= REQUEST =
What is the number of lines holding the word "parts"? Give that number alone.

= TASK INPUT =
_ _ _

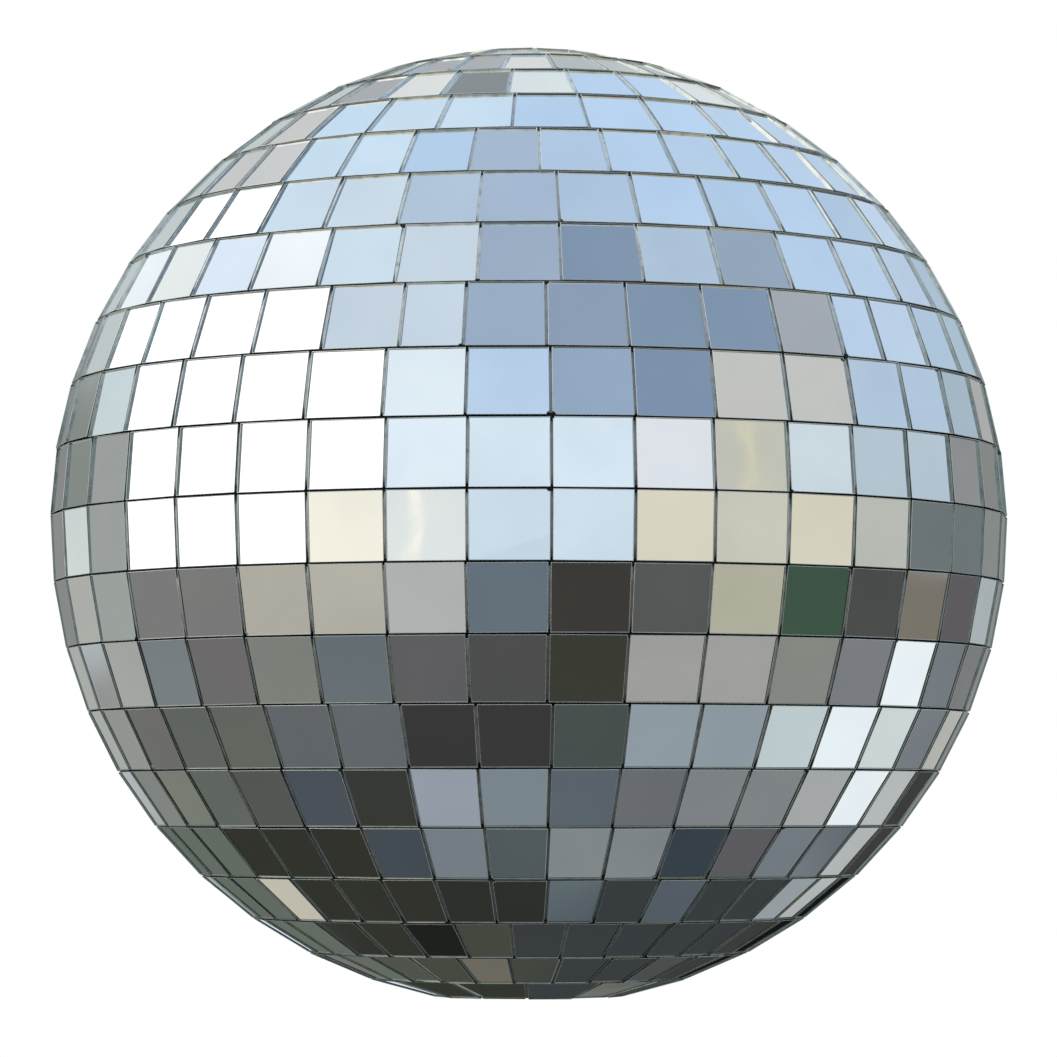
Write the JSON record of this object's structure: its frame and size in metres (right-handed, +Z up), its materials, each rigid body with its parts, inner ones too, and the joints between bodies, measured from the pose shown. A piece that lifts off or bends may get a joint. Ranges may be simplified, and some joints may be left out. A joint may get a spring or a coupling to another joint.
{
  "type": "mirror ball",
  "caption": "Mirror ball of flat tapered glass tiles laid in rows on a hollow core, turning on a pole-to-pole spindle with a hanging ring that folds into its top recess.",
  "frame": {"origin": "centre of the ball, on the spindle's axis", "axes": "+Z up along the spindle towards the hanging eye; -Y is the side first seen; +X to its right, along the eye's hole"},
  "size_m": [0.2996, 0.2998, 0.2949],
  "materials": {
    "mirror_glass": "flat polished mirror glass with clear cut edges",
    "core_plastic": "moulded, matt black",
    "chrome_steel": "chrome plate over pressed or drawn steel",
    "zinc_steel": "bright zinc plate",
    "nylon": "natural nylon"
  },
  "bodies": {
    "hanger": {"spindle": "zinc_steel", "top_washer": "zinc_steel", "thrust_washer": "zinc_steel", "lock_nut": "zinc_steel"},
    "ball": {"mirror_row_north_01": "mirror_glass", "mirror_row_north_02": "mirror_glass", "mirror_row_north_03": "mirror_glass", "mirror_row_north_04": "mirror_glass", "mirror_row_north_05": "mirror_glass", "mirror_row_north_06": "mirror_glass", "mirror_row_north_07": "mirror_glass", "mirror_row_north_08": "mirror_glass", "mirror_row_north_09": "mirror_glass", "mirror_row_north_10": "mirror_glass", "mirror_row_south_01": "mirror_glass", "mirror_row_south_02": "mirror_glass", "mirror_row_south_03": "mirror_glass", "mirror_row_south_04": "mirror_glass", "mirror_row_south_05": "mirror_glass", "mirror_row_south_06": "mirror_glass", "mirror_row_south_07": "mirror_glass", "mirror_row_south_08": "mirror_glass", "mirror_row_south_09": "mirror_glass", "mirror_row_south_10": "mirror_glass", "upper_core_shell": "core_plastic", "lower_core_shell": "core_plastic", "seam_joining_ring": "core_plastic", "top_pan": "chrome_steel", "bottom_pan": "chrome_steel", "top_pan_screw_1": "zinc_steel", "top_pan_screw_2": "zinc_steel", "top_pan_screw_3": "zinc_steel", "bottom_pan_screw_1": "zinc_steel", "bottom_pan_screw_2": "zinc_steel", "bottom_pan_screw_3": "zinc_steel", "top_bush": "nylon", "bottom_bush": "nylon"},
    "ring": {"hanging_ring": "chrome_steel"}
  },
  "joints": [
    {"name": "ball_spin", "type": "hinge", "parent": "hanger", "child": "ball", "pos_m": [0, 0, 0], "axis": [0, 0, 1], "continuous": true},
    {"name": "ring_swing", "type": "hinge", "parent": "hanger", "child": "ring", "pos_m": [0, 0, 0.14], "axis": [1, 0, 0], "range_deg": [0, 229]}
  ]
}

_ _ _

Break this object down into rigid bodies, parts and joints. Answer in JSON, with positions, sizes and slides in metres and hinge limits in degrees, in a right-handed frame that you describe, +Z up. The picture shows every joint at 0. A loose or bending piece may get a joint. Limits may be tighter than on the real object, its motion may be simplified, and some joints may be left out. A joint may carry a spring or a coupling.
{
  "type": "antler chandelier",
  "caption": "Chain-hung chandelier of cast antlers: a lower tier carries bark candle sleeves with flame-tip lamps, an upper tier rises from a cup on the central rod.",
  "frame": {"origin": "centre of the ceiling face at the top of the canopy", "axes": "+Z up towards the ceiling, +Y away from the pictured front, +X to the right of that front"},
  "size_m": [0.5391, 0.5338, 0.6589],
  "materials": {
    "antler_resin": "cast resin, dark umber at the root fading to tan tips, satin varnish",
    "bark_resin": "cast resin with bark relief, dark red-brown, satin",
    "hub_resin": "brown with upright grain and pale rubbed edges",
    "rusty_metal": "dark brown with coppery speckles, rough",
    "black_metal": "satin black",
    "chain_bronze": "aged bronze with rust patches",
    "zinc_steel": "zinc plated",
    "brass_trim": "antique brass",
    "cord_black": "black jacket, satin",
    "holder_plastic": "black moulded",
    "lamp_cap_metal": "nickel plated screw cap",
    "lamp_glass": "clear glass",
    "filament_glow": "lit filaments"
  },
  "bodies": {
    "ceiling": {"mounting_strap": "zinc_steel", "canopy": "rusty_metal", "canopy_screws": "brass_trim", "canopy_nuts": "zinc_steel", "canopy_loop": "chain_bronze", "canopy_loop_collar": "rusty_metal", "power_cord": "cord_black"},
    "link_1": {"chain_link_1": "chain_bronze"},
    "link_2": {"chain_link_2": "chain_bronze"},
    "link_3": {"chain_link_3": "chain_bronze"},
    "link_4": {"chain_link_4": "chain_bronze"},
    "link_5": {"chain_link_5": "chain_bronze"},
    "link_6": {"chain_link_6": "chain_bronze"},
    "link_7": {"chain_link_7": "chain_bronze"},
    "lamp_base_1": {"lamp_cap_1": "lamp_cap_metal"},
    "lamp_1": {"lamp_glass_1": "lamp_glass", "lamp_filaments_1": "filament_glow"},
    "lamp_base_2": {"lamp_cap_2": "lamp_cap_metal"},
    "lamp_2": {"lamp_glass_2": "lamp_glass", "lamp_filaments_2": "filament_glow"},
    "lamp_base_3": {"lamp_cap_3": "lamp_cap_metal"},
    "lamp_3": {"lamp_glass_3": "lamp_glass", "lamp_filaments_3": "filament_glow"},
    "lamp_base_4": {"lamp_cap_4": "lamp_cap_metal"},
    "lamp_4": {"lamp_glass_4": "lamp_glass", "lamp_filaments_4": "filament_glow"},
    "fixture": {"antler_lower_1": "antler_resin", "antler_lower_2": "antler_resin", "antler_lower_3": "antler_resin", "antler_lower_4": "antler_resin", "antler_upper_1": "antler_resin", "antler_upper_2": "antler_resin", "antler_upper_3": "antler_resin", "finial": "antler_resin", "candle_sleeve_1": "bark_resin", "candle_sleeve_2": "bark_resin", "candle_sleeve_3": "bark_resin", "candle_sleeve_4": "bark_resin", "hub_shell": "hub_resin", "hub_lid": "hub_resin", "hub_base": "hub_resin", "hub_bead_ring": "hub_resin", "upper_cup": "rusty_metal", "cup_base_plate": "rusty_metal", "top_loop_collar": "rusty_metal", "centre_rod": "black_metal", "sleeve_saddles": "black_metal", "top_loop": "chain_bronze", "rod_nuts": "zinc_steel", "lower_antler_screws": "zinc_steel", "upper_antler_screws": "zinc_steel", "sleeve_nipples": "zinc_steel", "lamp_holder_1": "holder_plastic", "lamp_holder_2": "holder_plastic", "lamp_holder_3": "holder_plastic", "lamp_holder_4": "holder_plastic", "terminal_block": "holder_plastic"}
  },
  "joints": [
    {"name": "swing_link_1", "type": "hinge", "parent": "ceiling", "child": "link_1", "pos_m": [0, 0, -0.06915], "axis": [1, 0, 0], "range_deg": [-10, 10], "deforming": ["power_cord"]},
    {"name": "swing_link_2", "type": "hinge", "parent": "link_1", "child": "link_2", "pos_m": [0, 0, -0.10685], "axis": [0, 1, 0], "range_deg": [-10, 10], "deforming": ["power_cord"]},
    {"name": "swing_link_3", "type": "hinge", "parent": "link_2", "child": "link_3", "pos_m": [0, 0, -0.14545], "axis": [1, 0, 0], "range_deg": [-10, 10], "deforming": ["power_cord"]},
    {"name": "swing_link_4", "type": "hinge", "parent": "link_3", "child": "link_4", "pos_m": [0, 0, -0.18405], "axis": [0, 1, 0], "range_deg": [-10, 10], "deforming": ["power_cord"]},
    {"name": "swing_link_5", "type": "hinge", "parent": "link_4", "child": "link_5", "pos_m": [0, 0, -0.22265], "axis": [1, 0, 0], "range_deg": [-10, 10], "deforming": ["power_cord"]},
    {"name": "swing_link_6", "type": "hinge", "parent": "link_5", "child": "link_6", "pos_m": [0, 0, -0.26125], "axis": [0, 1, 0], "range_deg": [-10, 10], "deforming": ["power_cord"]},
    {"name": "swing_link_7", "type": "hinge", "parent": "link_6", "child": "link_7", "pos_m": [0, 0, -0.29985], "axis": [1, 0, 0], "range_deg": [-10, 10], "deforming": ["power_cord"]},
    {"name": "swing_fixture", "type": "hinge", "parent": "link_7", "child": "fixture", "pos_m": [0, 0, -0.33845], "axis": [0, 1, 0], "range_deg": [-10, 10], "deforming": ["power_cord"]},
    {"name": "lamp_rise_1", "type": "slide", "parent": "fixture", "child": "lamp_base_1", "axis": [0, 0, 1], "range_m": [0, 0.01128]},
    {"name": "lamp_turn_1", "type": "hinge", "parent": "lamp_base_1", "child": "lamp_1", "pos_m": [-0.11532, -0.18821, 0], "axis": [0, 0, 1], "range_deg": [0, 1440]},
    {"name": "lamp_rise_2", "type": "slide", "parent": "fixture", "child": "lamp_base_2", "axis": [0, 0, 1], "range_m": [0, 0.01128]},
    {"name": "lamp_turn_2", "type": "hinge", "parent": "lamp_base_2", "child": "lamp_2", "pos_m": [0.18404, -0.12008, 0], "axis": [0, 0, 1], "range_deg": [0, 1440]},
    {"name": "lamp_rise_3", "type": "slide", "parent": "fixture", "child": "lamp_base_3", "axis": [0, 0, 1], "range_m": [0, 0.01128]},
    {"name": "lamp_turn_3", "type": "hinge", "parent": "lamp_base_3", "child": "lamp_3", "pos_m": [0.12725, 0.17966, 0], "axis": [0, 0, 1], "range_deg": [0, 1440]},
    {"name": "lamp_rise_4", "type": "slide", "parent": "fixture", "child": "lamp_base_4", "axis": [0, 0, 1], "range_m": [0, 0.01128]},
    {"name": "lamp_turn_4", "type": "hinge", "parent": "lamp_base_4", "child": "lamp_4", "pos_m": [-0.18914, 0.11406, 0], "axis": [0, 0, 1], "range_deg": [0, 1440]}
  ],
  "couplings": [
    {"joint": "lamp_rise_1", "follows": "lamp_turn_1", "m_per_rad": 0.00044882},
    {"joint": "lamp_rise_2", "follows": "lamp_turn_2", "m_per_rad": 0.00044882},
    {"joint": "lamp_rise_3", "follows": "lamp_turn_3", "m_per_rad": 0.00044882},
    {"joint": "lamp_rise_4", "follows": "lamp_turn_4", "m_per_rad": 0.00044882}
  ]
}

_ _ _

= ANSWER TO THE PROBLEM =
2